▸ **Data for this exercise**
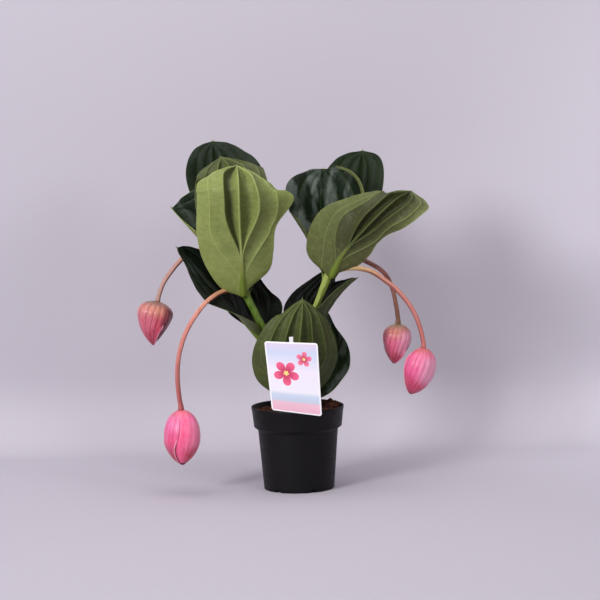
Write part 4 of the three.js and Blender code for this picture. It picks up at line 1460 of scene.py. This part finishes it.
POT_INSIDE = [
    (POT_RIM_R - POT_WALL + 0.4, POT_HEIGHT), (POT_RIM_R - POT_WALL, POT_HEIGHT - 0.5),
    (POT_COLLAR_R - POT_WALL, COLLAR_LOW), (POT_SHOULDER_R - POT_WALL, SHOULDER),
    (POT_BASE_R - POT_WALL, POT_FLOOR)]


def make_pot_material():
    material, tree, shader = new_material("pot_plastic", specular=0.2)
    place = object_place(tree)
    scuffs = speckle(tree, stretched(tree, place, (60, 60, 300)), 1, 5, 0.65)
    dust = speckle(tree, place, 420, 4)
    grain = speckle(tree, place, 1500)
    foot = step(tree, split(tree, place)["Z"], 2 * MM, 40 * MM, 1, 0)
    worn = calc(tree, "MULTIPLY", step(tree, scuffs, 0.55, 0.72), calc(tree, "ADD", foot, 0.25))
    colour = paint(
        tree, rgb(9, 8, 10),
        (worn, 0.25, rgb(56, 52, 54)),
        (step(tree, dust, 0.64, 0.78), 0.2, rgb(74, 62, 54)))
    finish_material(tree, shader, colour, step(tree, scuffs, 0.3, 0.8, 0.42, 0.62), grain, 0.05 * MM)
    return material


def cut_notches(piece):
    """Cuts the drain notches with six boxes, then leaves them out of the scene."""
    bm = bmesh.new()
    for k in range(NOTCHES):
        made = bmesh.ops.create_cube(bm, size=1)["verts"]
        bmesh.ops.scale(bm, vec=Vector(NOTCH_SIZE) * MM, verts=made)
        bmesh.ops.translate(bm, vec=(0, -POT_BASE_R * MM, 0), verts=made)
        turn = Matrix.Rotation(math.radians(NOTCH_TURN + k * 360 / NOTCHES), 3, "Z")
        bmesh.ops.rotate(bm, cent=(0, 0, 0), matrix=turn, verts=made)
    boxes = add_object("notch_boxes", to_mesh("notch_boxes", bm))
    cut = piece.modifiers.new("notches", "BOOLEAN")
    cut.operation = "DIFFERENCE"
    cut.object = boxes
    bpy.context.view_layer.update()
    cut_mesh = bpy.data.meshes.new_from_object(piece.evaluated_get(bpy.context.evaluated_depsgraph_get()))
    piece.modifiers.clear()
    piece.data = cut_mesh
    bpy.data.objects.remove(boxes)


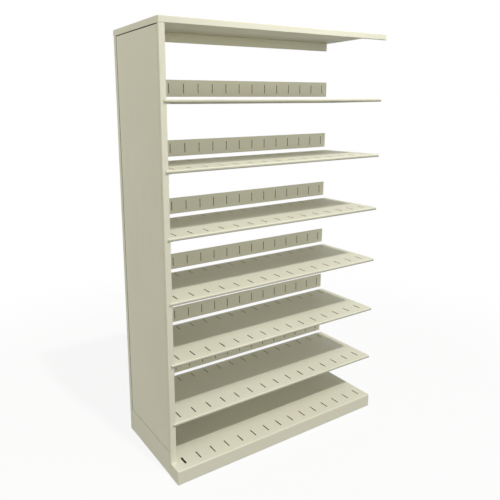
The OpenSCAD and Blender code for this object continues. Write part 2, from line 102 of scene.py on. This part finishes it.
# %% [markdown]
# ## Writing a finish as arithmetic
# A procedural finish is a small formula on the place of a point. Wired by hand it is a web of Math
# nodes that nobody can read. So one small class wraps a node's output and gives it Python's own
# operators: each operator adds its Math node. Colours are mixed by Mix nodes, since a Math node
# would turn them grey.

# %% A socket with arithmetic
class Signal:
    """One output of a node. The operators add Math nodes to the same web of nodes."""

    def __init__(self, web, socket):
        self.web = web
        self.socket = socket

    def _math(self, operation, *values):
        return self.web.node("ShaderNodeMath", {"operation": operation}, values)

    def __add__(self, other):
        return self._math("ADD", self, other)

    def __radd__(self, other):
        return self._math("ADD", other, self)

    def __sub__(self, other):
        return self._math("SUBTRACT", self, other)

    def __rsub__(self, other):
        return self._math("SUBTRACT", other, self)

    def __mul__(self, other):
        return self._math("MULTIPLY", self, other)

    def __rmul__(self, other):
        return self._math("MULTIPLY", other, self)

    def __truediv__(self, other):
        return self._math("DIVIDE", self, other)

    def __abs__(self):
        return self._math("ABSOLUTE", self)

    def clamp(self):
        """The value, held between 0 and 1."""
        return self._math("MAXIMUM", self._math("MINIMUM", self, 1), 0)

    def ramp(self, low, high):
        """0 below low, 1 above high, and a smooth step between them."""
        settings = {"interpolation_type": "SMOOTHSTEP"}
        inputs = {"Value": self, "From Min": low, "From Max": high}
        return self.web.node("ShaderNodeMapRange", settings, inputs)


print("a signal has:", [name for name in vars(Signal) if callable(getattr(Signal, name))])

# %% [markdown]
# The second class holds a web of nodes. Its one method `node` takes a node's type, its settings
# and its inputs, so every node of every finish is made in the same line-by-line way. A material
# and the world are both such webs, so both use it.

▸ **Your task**
Repeat the material word for word from its opening line up to and including the line containing "return material".

▸ **Solution for this task**
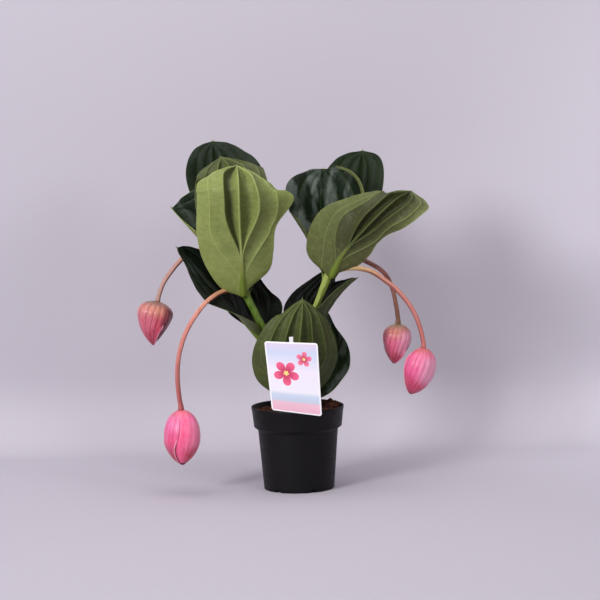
Write part 4 of the three.js and Blender code for this picture. It picks up at line 1460 of scene.py. This part finishes it.
POT_INSIDE = [
    (POT_RIM_R - POT_WALL + 0.4, POT_HEIGHT), (POT_RIM_R - POT_WALL, POT_HEIGHT - 0.5),
    (POT_COLLAR_R - POT_WALL, COLLAR_LOW), (POT_SHOULDER_R - POT_WALL, SHOULDER),
    (POT_BASE_R - POT_WALL, POT_FLOOR)]


def make_pot_material():
    material, tree, shader = new_material("pot_plastic", specular=0.2)
    place = object_place(tree)
    scuffs = speckle(tree, stretched(tree, place, (60, 60, 300)), 1, 5, 0.65)
    dust = speckle(tree, place, 420, 4)
    grain = speckle(tree, place, 1500)
    foot = step(tree, split(tree, place)["Z"], 2 * MM, 40 * MM, 1, 0)
    worn = calc(tree, "MULTIPLY", step(tree, scuffs, 0.55, 0.72), calc(tree, "ADD", foot, 0.25))
    colour = paint(
        tree, rgb(9, 8, 10),
        (worn, 0.25, rgb(56, 52, 54)),
        (step(tree, dust, 0.64, 0.78), 0.2, rgb(74, 62, 54)))
    finish_material(tree, shader, colour, step(tree, scuffs, 0.3, 0.8, 0.42, 0.62), grain, 0.05 * MM)
    return material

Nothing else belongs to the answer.